Explore: Homer Sykes

(1949 - )

Homer Warwick Sykes is a Canadian-born British photographer whose keen interest in photography as a teenager led him to create a darkroom at home. In 1968 he started a three-year course at the London College of Printing. During his first year, he travelled to New York, and was impressed by the work of photographers he saw at the Museum of Modern Art. ‘I hoped to – and thought I could – do what they were doing and set out to do it’ said Sykes, wanting to create a fusion between the American street photographer genre (of Lee Friedlander, Burk Uzzle and Garry Winogrand) and the humanitarian reportage and documentary photography of Cartier Bresson, Robert Frank and Bruce Davidson. In the 1980s Sykes moved on to photographing news stories for the Weekend Telegraph, Observer, Sunday Times, Newsweek, Now, Time, and New Society.

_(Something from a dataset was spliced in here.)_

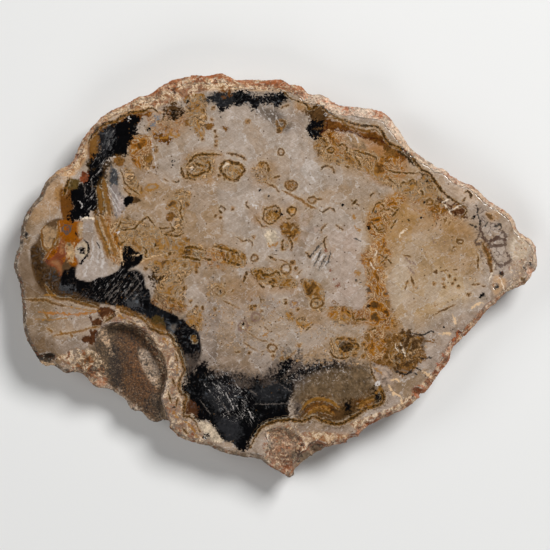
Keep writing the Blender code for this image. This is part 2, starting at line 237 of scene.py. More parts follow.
# Crisp patches of the polished face, in painting order: the colour, how softly the edge
# fades, how ragged the edge is, and the shapes
PATCHES = table("""
upper_band russet 0.8 1.2: 88,146 91,137 97,129 104,124 111,122 118,119 127,114 136,111 146,110
    152,112 150,118 143,116 138,124 120,128 107,130 101,140 100,150 96,158 92,164 89,158;
upper_ochre honey 1.5 1.6: 90,142 94,134 100,129 104,131 102,141 100,150 96,156 91,154;
fringe russet 0.8 0.8: 60,190 66,186 72,184 74,192 72,198 74,206 72,214 74,222 66,224 61,214 60,202;
left_ground chestnut 1.2 1.2: 30,250 34,244 38,246 40,258 44,264 50,270 58,272 62,280 66,286 74,290
    80,294 98,302 99,308 84,305 70,300 56,299 48,292 40,288 34,276 31,262 / 58,222 62,220 60,234
    56,242 52,240 56,232;
salmon_plate brick 0.8 0.8: 44,258 50,250 57,246 61,239 65,246 66,258 62,266 63,278 60,277 56,268
    50,266 46,263;
plate_facets plate 0.8 0.8: 50,262 58,260 62,268 61,276 57,267 / 61,241 64,246 64,254 60,252;
plate_dark flame 0.8 0.8: 46,257 55,248 58,247 57,252 49,259 / 62,258 66,256 64,262;
beige_plate tan 0.8 0.8: 42,230 47,226 56,226 57,233 53,241 49,249 44,246 43,238;
amber_fan flame 1.0 1.2: 58,222 64,220 72,221 82,221 83,230 84,238 80,242 76,247 75,254 78,264
    72,266 67,258 66,248 62,240 58,236;
fan_light gold 2.0 1.6: 78,224 83,223 83,236 79,238 / 66,244 74,246 75,258 70,262 67,254;
left_folds umber 1.0 1.2: 88,160 100,160 106,168 106,180 108,190 110,202 108,212 102,217 96,218
    92,208 95,198 92,188 88,178;
fold_lilac lilac 1.2 1.0: 108,186 116,184 122,194 126,206 120,216 112,214 110,200;
lilac_field lilac 0.8 0.6: 84,222 92,220 98,219 104,228 107,238 109,250 108,262 107,270 107,275
    100,277 92,280 84,280 78,277 76,273 77,268 80,262 87,256 89,250 88,244 84,240 82,236 83,228;
upper_pool ink 1.0 1.6: 103,128 110,124 118,121 124,118 131,116 137,116 141,118 139,124 137,131
    135,138 131,144 128,148 127,156 122,154 119,157 113,158 108,162 101,168 94,170 90,167 93,158
    99,153 101,146 100,138;
upper_grey charcoal 2.5 2.4: 101,132 108,127 113,130 111,142 107,152 102,154 100,144;
left_link umber 2.0 2.0: 100,170 108,160 118,156 120,162 112,166 106,174 104,186 100,196 98,184;
left_pool ink 1.0 1.6: 76,184 83,182 88,173 93,168 98,166 103,170 99,180 97,188 100,196 98,203
    94,209 90,214 86,218 82,216 80,221 71,221 70,213 72,205 69,199 71,190;
ghost slate 1.6 0.8: 110,168 114,167 118,172 119,178 118,183 117,186 113,184 110,188;
hot_spot brick 1.0 1.2: 80,174 84,171 87,173 87,178 83,182 80,180;
left_olive olive 0.8 0.8: 67,182 72,178 79,180 78,187 73,189 68,189;
black_band ink 0.6 0.8: 60,280 64,270 68,270 73,266 76,270 76,276 79,279 90,281 99,277 106,276
    115,272 119,269 121,262 122,250 125,245 131,246 136,251 143,253 143,259 139,264 133,268 128,270
    130,276 126,282 124,290 122,298 124,308 112,306 104,304 98,303 92,300 84,297 76,292 70,291
    62,289;
band_streaks ink 1.5 1.8: 102,284 110,276 122,272 130,270 138,270 144,276 146,286 148,292 140,300
    130,302 118,302 106,298;
band_mottle blue_black 1.0 1.4: 126,296 140,292 148,292 152,302 160,307 170,312 180,319 188,325
    198,331 201,345 199,356 196,362 192,372 187,376 183,368 179,354 175,344 168,336 160,334 152,329
    147,323 141,319 133,315 124,313 121,305;
blue_mottle slate 2.0 2.6: 127,302 134,300 142,303 141,308 134,310 128,307 / 168,326 176,324 182,330
    178,336 170,334 / 186,342 194,344 192,356 186,352;
band_end ink 1.5 2.0: 182,318 188,324 194,332 200,342 201,354 196,364 190,370 184,366 181,356
    177,346 172,338 176,328;
olive_window olive 1.2 1.2: 150,320 156,316 163,318 163,328 157,332 151,328;
band_blobs ink 0.6 1.0: 145,291 149,290 151,295 147,298 / 140,300 146,298 150,302 149,308 142,308 /
    168,316 174,314 178,318 177,323 171,322;
blue_bits slate 1.5 2.4: 50,272 54,270 57,276 54,280 50,278 / 60,286 66,285 72,289 66,292 60,291;
soft_blob umber 2.0 2.4: 148,277 153,274 157,268 160,275 168,275 163,281 166,288 158,285 152,288
    153,281;
soft_blob_brown honey 2.0 2.4: 160,292 168,288 176,290 172,298 162,298 / 166,262 176,258 184,262
    176,268;
top_band ink 0.9 1.8: 207,98 212,93 222,92 232,91 243,92 256,95 270,94 285,92 286,99 282,105 276,107
    268,104 260,104 254,110 248,104 240,106 234,104 226,108 220,112 217,105 211,103;
top_band_grey charcoal 1.5 1.5: 208,97 214,93 222,92 230,92 234,99 230,105 222,106 214,102;
top_band_rust russet 0.8 0.8: 219,90 224,88 227,91 222,93 / 229,88 232,92 230,97 227,94 / 222,97
    226,96 225,100;
geode chestnut 2.0 2.4: 166,103 174,102 181,107 183,113 177,119 168,119 164,111;
geode_dark bistre 1.2 2.6: 169,110 176,109 181,113 177,117 171,117;
top_ochre ochre 0.9 0.9: 184,98 190,94 198,93 204,95 203,99 195,98 188,101;
orange_pocket orange 0.9 0.8: 170,86 174,83 179,82 182,86 179,91 173,92 169,91;
salmon_wedge salmon 0.8 0.8: 150,94 155,89 161,85 166,84 163,88 157,92 152,96;
brown_nook chestnut 1.6 1.6: 306,108 312,106 320,103 327,110 328,120 326,128 321,136 316,138 308,130
    310,120 305,112;
black_nook ink 0.8 1.6: 306,126 312,120 321,120 322,126 314,129 306,130 / 309,131 315,129 322,131
    319,138 311,138;
dark_chip ink 0.5 0.5: 124,198 129,195.5 134,197 135,203 131,204 127,207 124.5,206;
dark_chip_tail chestnut 0.6 0.6: 134,197 141,199 138,202 133,204;
upper_right_band russet 1.6 1.4: 327,119 340,121 352,127 362,129 374,129 380,133 388,142 400,150
    408,156 402,162 392,158 384,150 374,141 366,139 355,133 345,131 334,132 330,142 322,150 316,146
    324,132;
mottle_bits russet 1.2 2.0: 132,142 140,138 146,142 148,150 142,154 136,150 / 138,158 146,154
    150,160 148,168 141,166 / 154,134 164,136 172,140 160,143;
upper_right_dark umber 1.0 1.0: 396,146 402,148 409,151 413,158 418,166 414,166 406,158 398,154;
upper_pale tan 2.0 1.8: 344,136 354,134 362,140 368,147 360,150 350,145 / 386,152 394,160 400,169
    390,167 382,158;
upper_deep honey 1.5 1.6: 386,146 396,150 394,160 388,168 384,158 / 324,146 336,148 344,152 340,156
    328,153;
corner_brown chestnut 1.0 1.0: 420,172 428,174 437,183 442,192 434,190 425,182;
tip_window liver 2.0 2.0: 448,212 452,206 461,204 468,209.5 464,215 462,219 456,218 452,215 /
    436,196 444,198 450,206 444,208 436,204;
field_brown honey 2.0 2.4: 426,206 437,205 443,207 447,210 448,216 440,216 430,212;
orange_fall_a ochre 1.8 2.6: 374,212 380,204 386,208 392,204 398,194 404,196 400,206 392,214 386,224
    382,230 384,240 380,250 376,244 372,232 368,220;
orange_fall_b honey 1.8 2.6: 376,256 382,258 384,268 378,276 374,268 / 372,286 378,284 384,294
    388,308 396,322 388,328 380,322 376,306 / 332,304 344,310 360,312 364,320 350,320 336,314 /
    372,328 384,330 380,344 370,342;
orange_fall_c cream 1.2 2.0: 374,240 378,244 376,252 380,262 376,266 370,258 372,248 / 382,272
    386,276 382,284 378,280;
low_right_brown honey 1.6 2.0: 383,340 400,331 410,334 420,336 432,341 425,344 421,348 424,357
    418,362 416,368 405,374 398,371 386,369 372,364 378,352;
clump_dark chestnut 1.5 2.4: 402,333 418,336 426,343 418,350 414,362 403,370 392,366 398,350;
mass_shadow dusk 7 3.0: 184,356 200,358 214,368 226,370 240,372 262,376 276,362 286,352 298,354
    306,362 330,359 350,360 368,366 372,374 340,382 300,388 230,392 190,386;
mass_top ink 3.0 2.4: 186,372 191,370 196,366 204,364 210,370 216,376 224,373 232,378 241,376
    252,379 262,379 270,377 277,368 283,360 291,356 296,360 292,368 286,376 300,368 314,364 330,362
    342,363 352,368 360,376 352,378 338,372 318,373 300,378 288,386 290,402 240,420 200,404 188,390;
mass_dusk dusk 3.0 2.2: 262,384 276,380 286,384 296,382 294,392 280,396 266,394 / 236,380 252,384
    246,392 234,388;
mass_core ink 1.2 1.4: 186,384 196,382 210,384 222,382 238,386 254,388 270,386 284,380 294,386
    292,396 289,408 292,416 297,422 290,421 275,422 263,427 258,434 251,441 249,449 240,450 232,442
    222,441 214,430 207,422 198,421 194,420 190,412 186,402 182,392 181,386;
mass_grey charcoal 3.0 2.0: 216,420 226,416 240,420 242,432 236,442 226,440 219,432 / 206,388
    222,384 238,392 236,408 220,412 208,402 / 256,388 280,384 290,392 276,402 258,400;
smoky_wing wing 6 2.0: 296,392 304,382 318,374 332,370 348,366 362,362 370,364 374,376 380,386
    380,398 366,408 350,418 336,422 318,416 300,418 292,410;
honey_bay chestnut 5 2.0: 300,406 312,398 326,397 342,402 356,398 370,391 380,389 386,398 380,406
    366,411 360,413 350,422 340,426 332,427 322,422 312,419 303,423 294,420;
honey_dark umber 2.0 1.6: 344,402 350,400 352,410 350,416 345,414 / 372,386 380,386 384,394 381,402
    374,400;
honey_black ink 1.2 1.2: 345,404 349,402 350,412 347,414 / 374,391 379,388 382,396 378,400;
honey_ochre russet 2.5 1.8: 304,412 312,405 324,403 332,408 334,414 326,412 316,411 / 358,402
    368,398 372,404 364,409;
mass_window dusk 3.0 1.8: 293,404 300,402 303,409 300,416 294,414;
spike_tip rind 0.8 0.5: 371,362 376,364 384,366 391,371 392,380 384,386 378,381 374,375 371,370;
bark_window liver 0.9 1.0: 185,400 188,397 193,400 197,405 198,411 196,418 193,415 190,418 186,418
    183,414 184,407;
bark rind 0.7 0.9: 98,326 106,318 116,312 120,309 123,313 133,315.5 141,318.5 146,323 150,328.5
    155,330.5 160,333.5 167,334.5 172,338.5 174,345 178,350 180,356 182,363 184,369 183,374 180,380
    179,388 181,394 185,396 186,399 184,402 184,410 183,414 186,417 190,417 194,420 197,425 200,432
    205,440 196,446 170,446 150,425 140,380 120,345 104,340;
red_window liver 0.8 0.7: 97,309 104,307 112,308 116,313 112,319 104,320 98,315;
red_bats liver 0.6 0.5: 88,316 91,315 93,320 97,317 101,320 102,323 99,326 95,328 92,326 91,321 /
    81,340 85,335.5 89,336 90,329 93,331 94,328 97,330 99,335 99,339 101,342 96,342 93,343 91,345
    88,342 84,343;
low_white cream_dull 0.8 0.9: 200,423 207,422 213,427 217,432 220,437 223,442 214,442 209,438
    203,433;
big_spot honey 1.2 0.6: 290,230,8.5,9,0;
filled_spots honey 1.0 0.8: 290.5,185.5,5,4.5,0 188.5,123,3.5,3.5,0 209,126,4,4,0 118,161,7,4.5,20
    225,128.5,2.4,2,0 155,167,4,2,0 171,217,4,5,0;
ring_a_fill chestnut 1.2 1.2: 194,162 202,161 210,162 209,169 203,171 196,172 192,168;
ring_b_fill ochre 1.2 0.8: 231,162 239,164 244,169 241,176 234,179 229,172;
ring_fills ochre 1.0 0.8: 266,214 272,209 279,210 279,216 273,222 267,220 / 287,211 289,208 293,207
    296,209 295,213 292,216 289,213;
clump_a chestnut 1.0 1.4: 182,248 190,247 198,248 204,251 203,256 196,260 186,258 181,254 / 220,247
    232,249 240,254 244,260 236,265 226,262 220,255;
clump_b honey 1.2 1.4: 250,272 260,270 272,272 281,275 290,282 300,282 296,288 284,288 272,282
    258,280 / 300,281 308,282 318,284 322,291 314,298 306,292;
clump_c umber 1.0 1.2: 338,340 345,340 352,343 357,347 352,352 344,352 338,348;
lilac_pale cream_dull 1.5 1.4: 265,233 271,230 277,234 275,242 269,246 267,240;
edge_amber honey 1.5 1.2: 104,304 112,305 122,306 134,311 146,316 154,322 164,328 168,334 160,333.5
    150,328.5 146,323 141,318.5 133,315.5 123,313 116,310;
""")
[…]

He also worked on his own projects: Hunting with Hounds, ‘a closely observed documentation of another set of rituals that define a dimension of the English way of life’, and On the Road Again, photographs of four North American road trips taken over three decades. Sykes has taught on the master's course in Photojournalism and Documentary Photography at the London College of Communication. Four of the most iconic images of British customs taken by Sykes in the 1970s were included in How We Are an exhibition at Tate Britain in 2007.